= Zaur Avidzba =

Abkhazian politician (1953–2015)

Zaur Avidzba (1953-2015) was a politician and businessman from Abkhazia who was murdered in 2015.

== Early career ==

In 1993, Avidzba was appointed Deputy Minister for Defence.

== Member of Parliament ==

On 8 February 2011, veteran Parliamentarian Vladimir Nachach died after a long illness. On 9 March the Central Election Commission decided that the by-election to elect Nachach's successor in constituency no. 16 would be held on 30 April. Zaur Avidzba was one of three candidates to be nominated by an initiative group, and he won the election with 1028 votes to 753 and 166.

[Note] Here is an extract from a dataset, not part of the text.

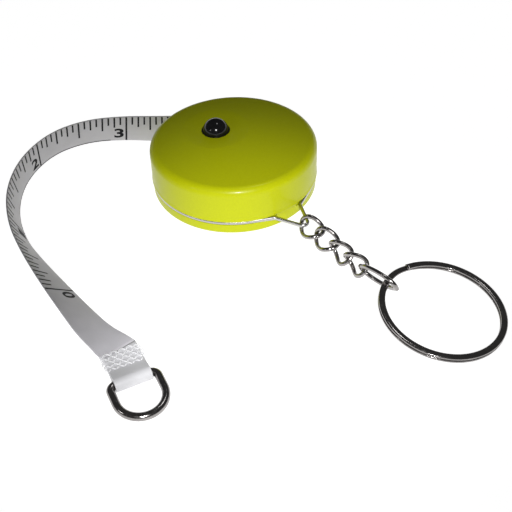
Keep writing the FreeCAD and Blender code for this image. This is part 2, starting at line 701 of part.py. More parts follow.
def strip_solid(path, thickness, width):
    """Strip that follows a path of points in the XZ plane, drawn as one closed outline."""
    normals = []
    for k in range(len(path)):
        along = path[min(k + 1, len(path) - 1)] - path[max(k - 1, 0)]
        along = unit(along)
        normals.append(Vector(-along.z, 0, along.x) * (thickness / 2))
    one = [point + normal for point, normal in zip(path, normals)]
    other = [point - normal for point, normal in zip(path, normals)]
    loop = one + list(reversed(other))
    face = Part.Face(Part.makePolygon(loop + [loop[0]]))
    solid = face.extrude(Vector(0, width, 0))
    solid.translate(Vector(0, -width / 2, 0))
    return solid


def tape_end_loop():
    """The tape's end, folded round the D-ring's bar and back under itself."""
    mid_r, patch_z, layer = loop_profile()
    upper = [Vector(-PATCH_START, 0, patch_z + layer), Vector(-PATCH_END, 0, patch_z + layer)]
    lower = [Vector(-PATCH_END, 0, patch_z - layer), Vector(-PATCH_START, 0, patch_z - layer)]
    around = []
    for k in range(-4, 19):
        angle = math.radians(120 - k * 15)
        if -118 <= 120 - k * 15 <= 118:
            around.append(Vector(mid_r * math.cos(angle), 0, mid_r * math.sin(angle)))
    loop = strip_solid(upper + around + lower, TAPE_T, TAPE_W)
    return framed(loop, BAR, LOOP_OUT, Vector(0, 0, 1))


STITCH_ROWS = 4
STITCH_COLUMNS = 7


def stitching():
    """Thread bars sewn through both layers, standing a little above and below them."""
    bars = []
    mid_r, patch_z, layer = loop_profile()
    top = patch_z + layer + TAPE_T / 2
    bottom = patch_z - layer - TAPE_T / 2
    for row in range(STITCH_ROWS):
        x = -PATCH_START + 0.7 + row * 1.05
        for column in range(STITCH_COLUMNS):
            y = (column - (STITCH_COLUMNS - 1) / 2) * 1.1
            for z in (top, bottom - 0.14):
                bars.append(box(x - 0.28, x + 0.28, y - 0.4, y + 0.4, z, z + 0.14))
    group = Part.makeCompound(bars)
    return framed(group, BAR, LOOP_OUT, Vector(0, 0, 1))


def d_ring():
    """Wire ring with a straight bar and round shoulders."""
    corner_r = DRING_CORNER
    half = DRING_HALF
    arc_x = DRING_DEPTH - half
    cut = corner_r * (1 - math.sqrt(0.5))
    path = [
        Vector(0, -half + corner_r, 0),
        Vector(0, half - corner_r, 0),
        ("arc", Vector(cut, half - cut, 0), Vector(corner_r, half, 0)),
        Vector(arc_x, half, 0),
        ("arc", Vector(DRING_DEPTH, 0, 0), Vector(arc_x, -half, 0)),
        Vector(corner_r, -half, 0),
        ("arc", Vector(cut, -half + cut, 0), Vector(0, -half + corner_r, 0)),
    ]
    edges = []
    last = path[0]
    for step in path[1:]:
        if isinstance(step, tuple):
            edges.append(Part.Arc(last, step[1], step[2]).toShape())
            last = step[2]
        else:
            edges.append(Part.LineSegment(last, step).toShape())
            last = step
    spine = Part.Wire(edges)
    section = Part.Wire(Part.makeCircle(DRING_WIRE / 2, path[0], Vector(0, 1, 0)))
    ring = spine.makePipeShell([section], True, False)
    return framed(ring, BAR, DRING_OUT, unit(BAR_ALONG.cross(DRING_OUT)))


# ---------------------------------------------------------------- chain and split ring

def link_axes(roll, slope, azimuth):
    """Length, width and normal directions of a link."""
    level = polar(1, azimuth)
    rise = math.radians(slope)
    along = level * math.cos(rise) + Vector(0, 0, math.sin(rise))
    side = unit(Vector(0, 0, 1).cross(along))
    above = along.cross(side)
    angle = math.radians(roll)
    width = side * math.cos(angle) + above * math.sin(angle)
    return along, width, along.cross(width)


def wire_loop(length, width, twist):
    """Closed oval of round wire, its two ends turned opposite ways by twist."""
    half_l = (length - WIRE_D) / 2
    half_w = (width - WIRE_D) / 2
    rise = half_w / 2 * math.tan(math.radians(twist))
    count = 16
    points = []
    for k in range(count + 1):
        t = math.pi * k / count
        points.append(Vector(half_l * math.cos(t), half_w * math.sin(t), -rise * math.sin(2 * t)))
    start = unit(Vector(0, half_w, -2 * rise))
    end = unit(Vector(0, -half_w, -2 * rise))
    curve = Part.BSplineCurve()
    curve.interpolate(Points=points, InitialTangent=start, FinalTangent=end)
    section = Part.Wire(Part.makeCircle(WIRE_D / 2, points[0], start))
    half = Part.Wire(curve.toShape()).makePipeShell([section], True, False)
    other = half.copy()
    other.rotate(Vector(0, 0, 0), Vector(0, 0, 1), 180)
    return half.fuse(other)


def chain_places():
    """Middle, axes and length of each link, from the bail outward; the last is the connector."""
    places = []
    near = polar(BAIL_END - WIRE_D / 2 - CHAIN_SLACK, BAIL_AZ, CHAIN_START_Z)
    inner = LINK_L - WIRE_D
    for roll, slope, azimuth in CHAIN:
        along, width, normal = link_axes(roll, slope, azimuth)
        places.append((near + along * (inner / 2), along, width, normal, LINK_L))
        far = near + along * inner
        near = far - along * (WIRE_D + LINK_GAP)
    near = far - along * (WIRE_D + CONNECTOR_GAP)
    reach = connector_end() - near
    slope = math.degrees(math.asin(reach.z / reach.Length))
    azimuth = math.degrees(math.atan2(reach.y, reach.x))
    along, width, normal = link_axes(CONNECTOR_ROLL, slope, azimuth)
    places.append((near + along * (reach.Length / 2), along, width, normal, reach.Length + WIRE_D))
    return places


def connector_end():
    """Middle of the connector's wire at its far end, inside the split ring."""
    hold = ring_point(RING_CHAIN_AZ)
    inward = unit(ring_axes()[0] - hold)
    return hold + inward * CONNECTOR_IN + Vector(0, 0, CONNECTOR_RISE)


def ring_axes():
    normal = polar(math.sin(math.radians(RING_TILT)), RING_TILT_AZ, math.cos(math.radians(RING_TILT)))
    height = (2 * RING_WIRE[1] + RING_PITCH - RING_WIRE[1]) / 2
    z = RING_R * math.sin(math.radians(RING_TILT)) + height * math.cos(math.radians(RING_TILT)) + 0.02
    centre = Vector(RING_XY[0], RING_XY[1], z)
    x_axis = unit(Vector(1, 0, 0) - normal * normal.x)
    return centre, x_axis, normal


def ring_point(azimuth):
    """Middle of the ring's double wire at an angle about its own normal."""
    centre, x_axis, normal = ring_axes()
    y_axis = normal.cross(x_axis)
    angle = math.radians(azimuth)
    return centre + (x_axis * math.cos(angle) + y_axis * math.sin(angle)) * (RING_R - RING_WIRE[0] / 2)


def chain_link(index):
    middle, along, width, normal, length = chain_places()[index]
    return framed(wire_loop(length, LINK_W, LINK_TWIST), middle, along, normal)


def connector_link():
    middle, along, width, normal, length = chain_places()[-1]
    return framed(wire_loop(length, CONNECTOR_W, 0.0), middle, along, normal)


def split_ring():
    """Two turns of flat wire; the crossing from one turn to the other is by its ends."""
    centre, x_axis, normal = ring_axes()
    mid_r = RING_R - RING_WIRE[0] / 2
    total = 720.0 - RING_OVERLAP
    step = 7.0
    count = int(round(total / step))
    wires = []
    for k in range(count + 1):
        turned_by = total * k / count
        azimuth = RING_END_AZ - turned_by
        share = (turned_by - 338.0 + 0.0) / 44.0
        share = min(max(share, 0.0), 1.0)
        ease = share * share * (3 - 2 * share)
        z = RING_PITCH * (0.5 - ease)
        radial = polar(1, azimuth)
        place = radial * mid_r + Vector(0, 0, z)
        a, b = RING_WIRE[0] / 2, RING_WIRE[1] / 2
        c = 0.16
        shape = [(a - c, b), (-a + c, b), (-a, b - c), (-a, -b + c),
                 (-a + c, -b), (a - c, -b), (a, -b + c), (a, b - c)]
        ring_section = [place + radial * u + Vector(0, 0, v) for u, v in shape]
        wires.append(Part.makePolygon(ring_section + [ring_section[0]]))
    ring = Part.makeLoft(wires, True, True)
    return framed(ring, centre, x_axis, normal)


# ---------------------------------------------------------------- write the parts

def build():
    nodes = {
        "upper_cover": upper_cover(),
        "lower_cover": lower_cover(),
        "seam_band": seam_band(),
        "mouth_guide": mouth_guide(),
        "lower_frame": lower_frame(),
        "arbor": arbor(),
        "arbor_screw": arbor_screw(),
        "thrust_washer": thrust_washer(),
        "drum": drum(),
        "spring_cover": spring_cover(),
        "mainspring": mainspring(),
        "retaining_clip": retaining_clip(),
        "tape_pack": tape_pack(),
        "tape_anchor": tape_anchor(),
        "tape_lead": tape_lead(),
        "push_button": push_button(),
        "brake_lever": brake_lever(),
        "lever_pin": lever_pin(),
        "brake_pad": brake_pad(),
        "brake_carrier": brake_carrier(),
        "carrier_rivets": carrier_rivets(),
        "brake_spring": brake_spring(),
        "tape_ribbon": tape_ribbon(),
        "tape_end_loop": tape_end_loop(),
        "stitching": stitching(),
        "d_ring": d_ring(),
        "connector_link": connector_link(),
        "split_ring": split_ring(),
    }
    for index in range(len(CHAIN)):
        nodes["chain_link_%d" % (index + 1)] = chain_link(index)
    return nodes


def main():
    os.makedirs(PARTS, exist_ok=True)
    for name, shape in build().items():
        bounds = shape.BoundBox
        print("%-16s valid %s solids %d volume %8.2f z %.2f to %.2f" % (
            name, shape.isValid(), len(shape.Solids), shape.Volume, bounds.ZMin, bounds.ZMax))
        shape.exportStep(os.path.join(PARTS, name + ".step"))


main()
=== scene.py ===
"""Looks of a keychain tape measure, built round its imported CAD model.

Blender units are metres; MM turns the millimetre values used here into them.
"""

import json
import math
import random

import bpy
from mathutils import Matrix, Vector


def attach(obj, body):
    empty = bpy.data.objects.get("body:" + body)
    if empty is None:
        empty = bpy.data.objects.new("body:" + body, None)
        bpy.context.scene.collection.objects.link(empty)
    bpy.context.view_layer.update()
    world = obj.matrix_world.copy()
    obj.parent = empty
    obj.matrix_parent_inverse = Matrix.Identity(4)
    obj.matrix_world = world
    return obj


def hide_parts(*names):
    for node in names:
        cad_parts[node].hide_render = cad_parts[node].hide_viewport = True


MM = 0.001

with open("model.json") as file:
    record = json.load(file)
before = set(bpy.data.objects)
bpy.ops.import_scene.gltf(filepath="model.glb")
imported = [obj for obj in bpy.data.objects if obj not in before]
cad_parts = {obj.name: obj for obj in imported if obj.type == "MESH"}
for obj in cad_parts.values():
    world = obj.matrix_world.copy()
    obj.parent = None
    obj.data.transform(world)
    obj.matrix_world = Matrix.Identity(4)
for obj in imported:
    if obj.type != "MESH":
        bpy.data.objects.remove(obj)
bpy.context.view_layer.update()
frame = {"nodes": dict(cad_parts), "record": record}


# ---------------------------------------------------------------- camera

CAMERA_PLACE = Vector((4.77, -185.88, 142.86)) * MM
CAMERA_BACK = Vector((0.0, -0.7397, 0.6729)).normalized()
CAMERA_RIGHT = Vector((0.9995, -0.0223, -0.0245))
CAMERA_LENS = 63.28


def make_camera():
    """The camera at the photograph's viewing angle."""
    right = (CAMERA_RIGHT - CAMERA_BACK * CAMERA_RIGHT.dot(CAMERA_BACK)).normalized()
    up = CAMERA_BACK.cross(right)
    data = bpy.data.cameras.new("camera")
    data.sensor_width = 36.0
    data.lens = CAMERA_LENS
    data.clip_start = 0.01
    data.clip_end = 10.0
    camera = bpy.data.objects.new("camera", data)
    turn = Matrix((right, up, CAMERA_BACK)).transposed()
    camera.matrix_world = Matrix.Translation(CAMERA_PLACE) @ turn.to_4x4()
    bpy.context.scene.collection.objects.link(camera)
    bpy.context.scene.camera = camera


make_camera()


# ---------------------------------------------------------------- mesh helpers

def add_object(name, data):
    """New object with this data, linked into the scene."""
    obj = bpy.data.objects.new(name, data)
    bpy.context.scene.collection.objects.link(obj)
    return obj


def mesh_object(name, points, faces, smooth=True):
    """New mesh object with these vertices and faces."""
    data = bpy.data.meshes.new(name)
    data.from_pydata([tuple(p) for p in points], [], faces)
    for polygon in data.polygons:
        polygon.use_smooth = smooth
    data.update()
    return add_object(name, data)


def nurbs_points(controls, resolution):
    """Points along the open NURBS line with these control points."""
    data = bpy.data.curves.new("guide", "CURVE")
    data.dimensions = "3D"
    data.resolution_u = resolution
    line = data.splines.new("NURBS")
    line.points.add(len(controls) - 1)
    for point, place in zip(line.points, controls):
        point.co = (place[0], place[1], place[2], 1.0)
    line.order_u = 3
    line.use_endpoint_u = True
    guide = bpy.data.objects.new("guide", data)
    mesh = bpy.data.meshes.new_from_object(guide)
    found = [vertex.co.copy() for vertex in mesh.vertices]
    bpy.data.objects.remove(guide)
    bpy.data.curves.remove(data)
    bpy.data.meshes.remove(mesh)
    return found


def tube_mesh(lines, radius, sides=8):
    """Vertices and faces of round tubes along lines of points, with closed ends."""
    points = []
    faces = []
    for line in lines:
        first = len(points)
        across = None
        for k, place in enumerate(line):
            along = (line[min(k + 1, len(line) - 1)] - line[max(k - 1, 0)]).normalized()
            if across is None:
                across = along.orthogonal().normalized()
            across = (across - along * across.dot(along)).normalized()
            other = along.cross(across)
            for side in range(sides):
                angle = 2 * math.pi * side / sides
                points.append(place + (across * math.cos(angle) + other * math.sin(angle)) * radius)
        for k in range(len(line) - 1):
            for side in range(sides):
                a = first + k * sides + side
                b = first + k * sides + (side + 1) % sides
                faces.append((a, b, b + sides, a + sides))
        faces.append(tuple(first + side for side in reversed(range(sides))))
        last = first + (len(line) - 1) * sides
        faces.append(tuple(last + side for side in range(sides)))
    return points, faces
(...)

In the 2012 elections, Avidzba failed to be re-elected. He won a 33.76% first round plurality against i.a. former Prime Minister Anri Jergenia, but lost the second round to Leonid Chamagua.

== Murder ==

On 20 October 2015 at 7:35am local time the Ministry for Internal Affairs was informed with a phone call of a burning car in Gudauta's Pushkin Street. In the car, a Mercedes S-600, the corpse of Avidzba was found with burn and bullet wounds along with four spent 7.62mm cartridges.

On 22 October, a suspect was detained who confessed to the murder and identified the murder weapon.